Librarians are Librarians

A sad blog subscriber

The six of you who “keep up” with this site deserve an apology for the dearth of information trickling your way.  Nevertheless, this librarian was encouraged by, of all things, a blog post about what we might call the “librarian-ness” of the librarian.  Turns out librarians are selling themselves as “web designers, information architects, web searchers, information scientists, user experience experts, and on and on, when each of those things is already a profession filled with people who make a stronger claim to it than we do” [1].  We are not those things.  We are librarians.

What that means is not easy question to answer:  “There has been intense pressure on librarians for decades to focus on technology at the expense of something that is now difficult even to remember.”

Rory Litwin, the post’s author, suggests that great librarians we’ve known seem to testify to the full character of a good librarian:

a combination of an enthusiastic desire to help, good communication skills, insight, general knowledge (not to be underestimated in its importance), and a compound of skills at connecting the dots between the particularities of users, their needs, the clues, the relevant bits of knowledge in memory, the access points, the information structure, and the hermeneutics and heuristics of helping.
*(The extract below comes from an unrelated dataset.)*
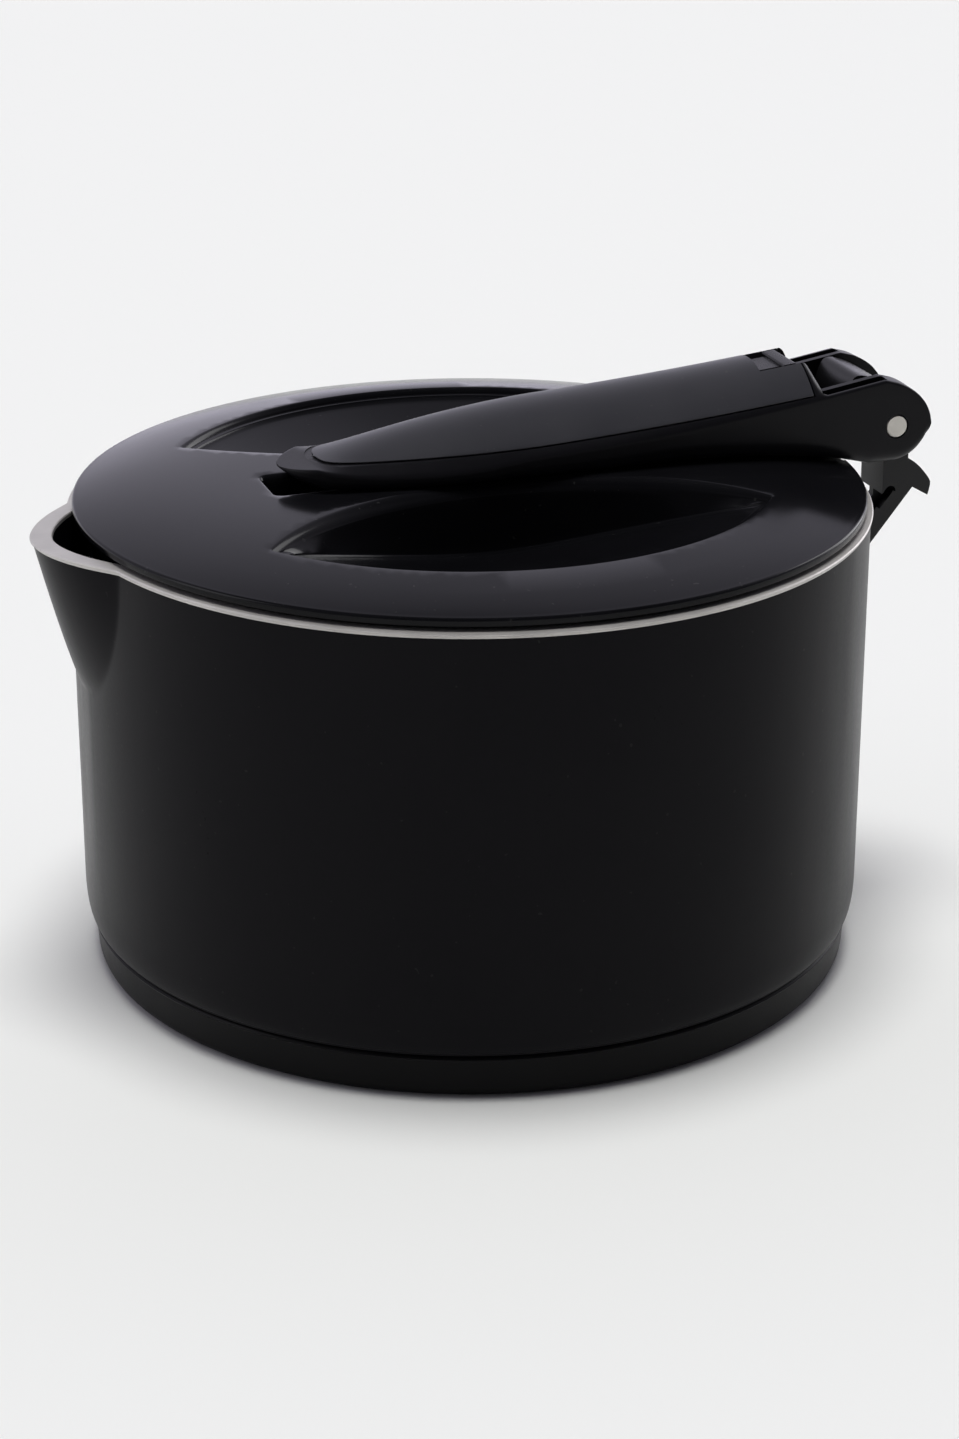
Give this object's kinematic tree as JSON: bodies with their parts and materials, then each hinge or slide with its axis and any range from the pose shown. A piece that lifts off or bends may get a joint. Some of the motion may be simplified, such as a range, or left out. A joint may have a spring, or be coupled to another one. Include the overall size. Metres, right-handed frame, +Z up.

The picture here is rare because the librarian begins to look like one of the few professional non-specialists.  Many professionals have been trained toward expertise within disciplines, e.g, writing a dissertation on something no one has ever written a dissertation on before.  But the librarian feigns speciality in order to serve a community, because a community by definition is multi- and inter-disciplinary.  We need expertise, the stones, but we also need cement.

There is a great deal more to say about the utter necessity (yes) of the librarian and other non-specialists.  But we have difficulty imagining what that might be because of Jesse Shera’s observation in the earliy eighties, “Librarians persist in sublimating librarianship to the lure of the machine.”  This coming from a man who made his first great impact on the library world in the realm of automation.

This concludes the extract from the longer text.